##### Material to process #####
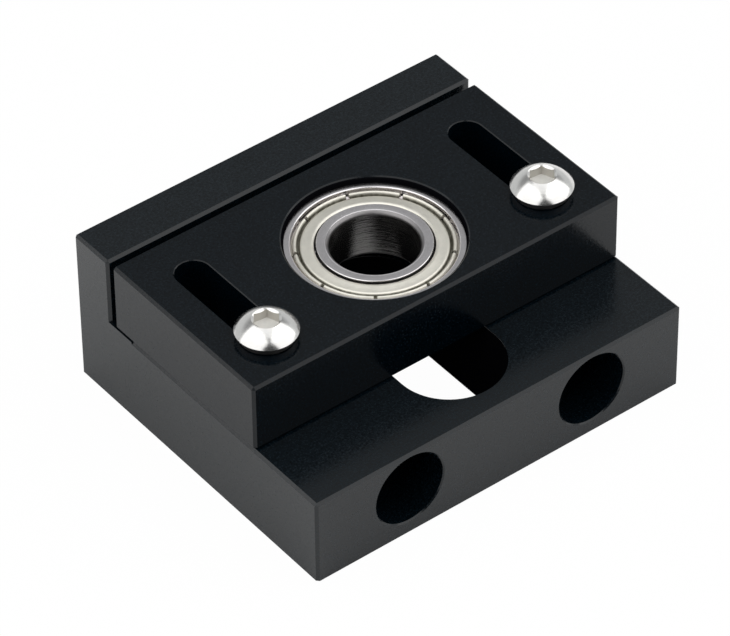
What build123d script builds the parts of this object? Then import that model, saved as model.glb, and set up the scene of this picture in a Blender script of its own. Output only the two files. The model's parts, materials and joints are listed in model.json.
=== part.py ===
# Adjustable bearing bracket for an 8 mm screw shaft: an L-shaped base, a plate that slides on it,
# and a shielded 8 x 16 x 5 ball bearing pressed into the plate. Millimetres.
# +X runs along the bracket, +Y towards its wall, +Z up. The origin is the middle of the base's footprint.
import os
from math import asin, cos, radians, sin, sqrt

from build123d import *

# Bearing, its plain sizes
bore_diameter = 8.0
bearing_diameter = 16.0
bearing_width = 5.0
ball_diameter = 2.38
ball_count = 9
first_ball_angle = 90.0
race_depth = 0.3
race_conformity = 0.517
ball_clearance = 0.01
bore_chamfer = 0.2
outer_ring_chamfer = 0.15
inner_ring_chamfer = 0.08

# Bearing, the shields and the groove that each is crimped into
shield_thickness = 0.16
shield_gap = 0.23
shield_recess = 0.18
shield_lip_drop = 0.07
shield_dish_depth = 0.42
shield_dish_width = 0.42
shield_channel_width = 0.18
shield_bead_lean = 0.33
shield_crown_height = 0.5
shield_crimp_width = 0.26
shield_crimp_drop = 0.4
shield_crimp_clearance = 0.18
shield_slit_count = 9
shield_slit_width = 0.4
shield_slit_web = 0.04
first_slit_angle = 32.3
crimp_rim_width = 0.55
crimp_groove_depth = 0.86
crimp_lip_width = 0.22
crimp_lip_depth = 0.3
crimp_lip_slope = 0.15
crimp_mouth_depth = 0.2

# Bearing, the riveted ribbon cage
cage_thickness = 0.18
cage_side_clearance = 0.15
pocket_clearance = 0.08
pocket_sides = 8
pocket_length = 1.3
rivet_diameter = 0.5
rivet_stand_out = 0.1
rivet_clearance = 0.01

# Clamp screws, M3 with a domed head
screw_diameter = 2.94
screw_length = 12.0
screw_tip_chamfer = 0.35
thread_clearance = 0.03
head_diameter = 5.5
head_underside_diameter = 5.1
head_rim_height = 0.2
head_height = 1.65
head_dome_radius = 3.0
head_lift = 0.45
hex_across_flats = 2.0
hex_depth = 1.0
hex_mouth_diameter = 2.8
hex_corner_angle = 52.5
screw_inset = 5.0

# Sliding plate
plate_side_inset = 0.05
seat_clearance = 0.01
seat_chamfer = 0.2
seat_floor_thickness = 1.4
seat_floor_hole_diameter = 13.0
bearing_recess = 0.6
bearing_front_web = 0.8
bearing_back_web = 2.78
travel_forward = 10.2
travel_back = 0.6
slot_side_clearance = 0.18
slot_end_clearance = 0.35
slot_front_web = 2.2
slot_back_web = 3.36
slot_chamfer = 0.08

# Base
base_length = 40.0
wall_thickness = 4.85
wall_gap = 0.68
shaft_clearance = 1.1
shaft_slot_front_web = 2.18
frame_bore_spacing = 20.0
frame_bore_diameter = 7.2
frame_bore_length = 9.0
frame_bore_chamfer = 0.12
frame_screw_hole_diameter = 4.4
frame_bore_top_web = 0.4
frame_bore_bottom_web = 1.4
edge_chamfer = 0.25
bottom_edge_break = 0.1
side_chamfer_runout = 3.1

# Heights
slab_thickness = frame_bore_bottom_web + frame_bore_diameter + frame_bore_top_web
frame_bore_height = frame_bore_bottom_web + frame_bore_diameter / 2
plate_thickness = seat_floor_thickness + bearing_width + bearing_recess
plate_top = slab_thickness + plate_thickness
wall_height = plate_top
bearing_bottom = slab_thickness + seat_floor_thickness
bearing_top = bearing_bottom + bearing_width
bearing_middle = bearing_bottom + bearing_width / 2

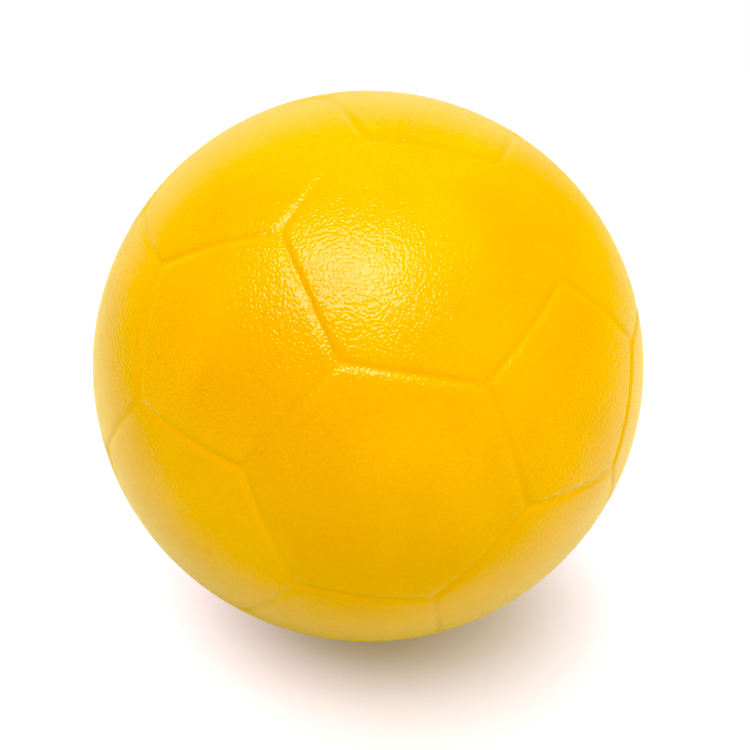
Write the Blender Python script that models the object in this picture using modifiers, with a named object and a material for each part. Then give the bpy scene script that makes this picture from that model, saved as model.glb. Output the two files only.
#####
→ Direction
Return every entry exactly as given.

→ Correct response
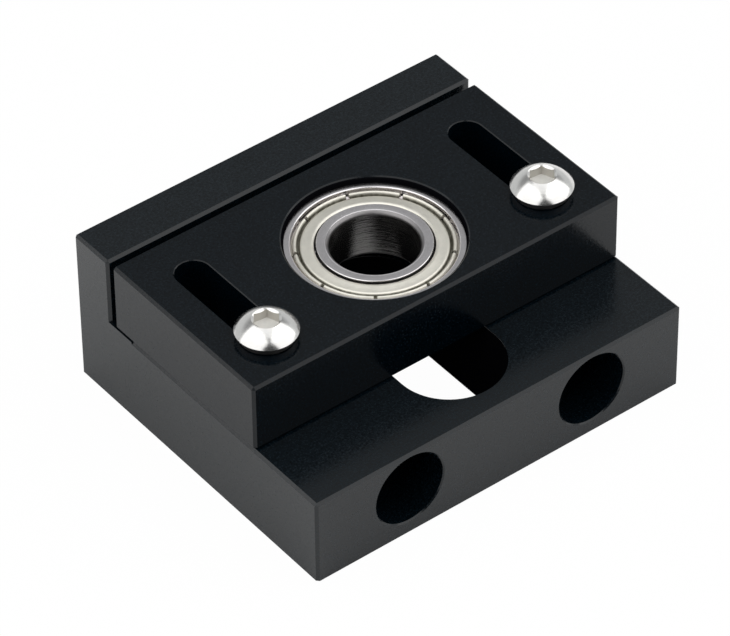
What build123d script builds the parts of this object? Then import that model, saved as model.glb, and set up the scene of this picture in a Blender script of its own. Output only the two files. The model's parts, materials and joints are listed in model.json.
=== part.py ===
# Adjustable bearing bracket for an 8 mm screw shaft: an L-shaped base, a plate that slides on it,
# and a shielded 8 x 16 x 5 ball bearing pressed into the plate. Millimetres.
# +X runs along the bracket, +Y towards its wall, +Z up. The origin is the middle of the base's footprint.
import os
from math import asin, cos, radians, sin, sqrt

from build123d import *

# Bearing, its plain sizes
bore_diameter = 8.0
bearing_diameter = 16.0
bearing_width = 5.0
ball_diameter = 2.38
ball_count = 9
first_ball_angle = 90.0
race_depth = 0.3
race_conformity = 0.517
ball_clearance = 0.01
bore_chamfer = 0.2
outer_ring_chamfer = 0.15
inner_ring_chamfer = 0.08

# Bearing, the shields and the groove that each is crimped into
shield_thickness = 0.16
shield_gap = 0.23
shield_recess = 0.18
shield_lip_drop = 0.07
shield_dish_depth = 0.42
shield_dish_width = 0.42
shield_channel_width = 0.18
shield_bead_lean = 0.33
shield_crown_height = 0.5
shield_crimp_width = 0.26
shield_crimp_drop = 0.4
shield_crimp_clearance = 0.18
shield_slit_count = 9
shield_slit_width = 0.4
shield_slit_web = 0.04
first_slit_angle = 32.3
crimp_rim_width = 0.55
crimp_groove_depth = 0.86
crimp_lip_width = 0.22
crimp_lip_depth = 0.3
crimp_lip_slope = 0.15
crimp_mouth_depth = 0.2

# Bearing, the riveted ribbon cage
cage_thickness = 0.18
cage_side_clearance = 0.15
pocket_clearance = 0.08
pocket_sides = 8
pocket_length = 1.3
rivet_diameter = 0.5
rivet_stand_out = 0.1
rivet_clearance = 0.01

# Clamp screws, M3 with a domed head
screw_diameter = 2.94
screw_length = 12.0
screw_tip_chamfer = 0.35
thread_clearance = 0.03
head_diameter = 5.5
head_underside_diameter = 5.1
head_rim_height = 0.2
head_height = 1.65
head_dome_radius = 3.0
head_lift = 0.45
hex_across_flats = 2.0
hex_depth = 1.0
hex_mouth_diameter = 2.8
hex_corner_angle = 52.5
screw_inset = 5.0

# Sliding plate
plate_side_inset = 0.05
seat_clearance = 0.01
seat_chamfer = 0.2
seat_floor_thickness = 1.4
seat_floor_hole_diameter = 13.0
bearing_recess = 0.6
bearing_front_web = 0.8
bearing_back_web = 2.78
travel_forward = 10.2
travel_back = 0.6
slot_side_clearance = 0.18
slot_end_clearance = 0.35
slot_front_web = 2.2
slot_back_web = 3.36
slot_chamfer = 0.08

# Base
base_length = 40.0
wall_thickness = 4.85
wall_gap = 0.68
shaft_clearance = 1.1
shaft_slot_front_web = 2.18
frame_bore_spacing = 20.0
frame_bore_diameter = 7.2
frame_bore_length = 9.0
frame_bore_chamfer = 0.12
frame_screw_hole_diameter = 4.4
frame_bore_top_web = 0.4
frame_bore_bottom_web = 1.4
edge_chamfer = 0.25
bottom_edge_break = 0.1
side_chamfer_runout = 3.1

# Heights
slab_thickness = frame_bore_bottom_web + frame_bore_diameter + frame_bore_top_web
frame_bore_height = frame_bore_bottom_web + frame_bore_diameter / 2
plate_thickness = seat_floor_thickness + bearing_width + bearing_recess
plate_top = slab_thickness + plate_thickness
wall_height = plate_top
bearing_bottom = slab_thickness + seat_floor_thickness
bearing_top = bearing_bottom + bearing_width
bearing_middle = bearing_bottom + bearing_width / 2

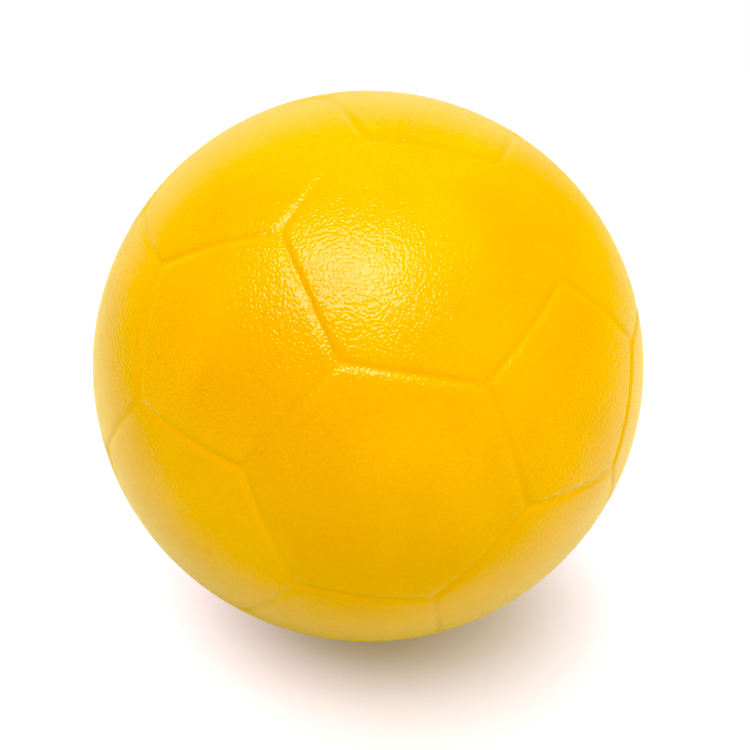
Write the Blender Python script that models the object in this picture using modifiers, with a named object and a material for each part. Then give the bpy scene script that makes this picture from that model, saved as model.glb. Output the two files only.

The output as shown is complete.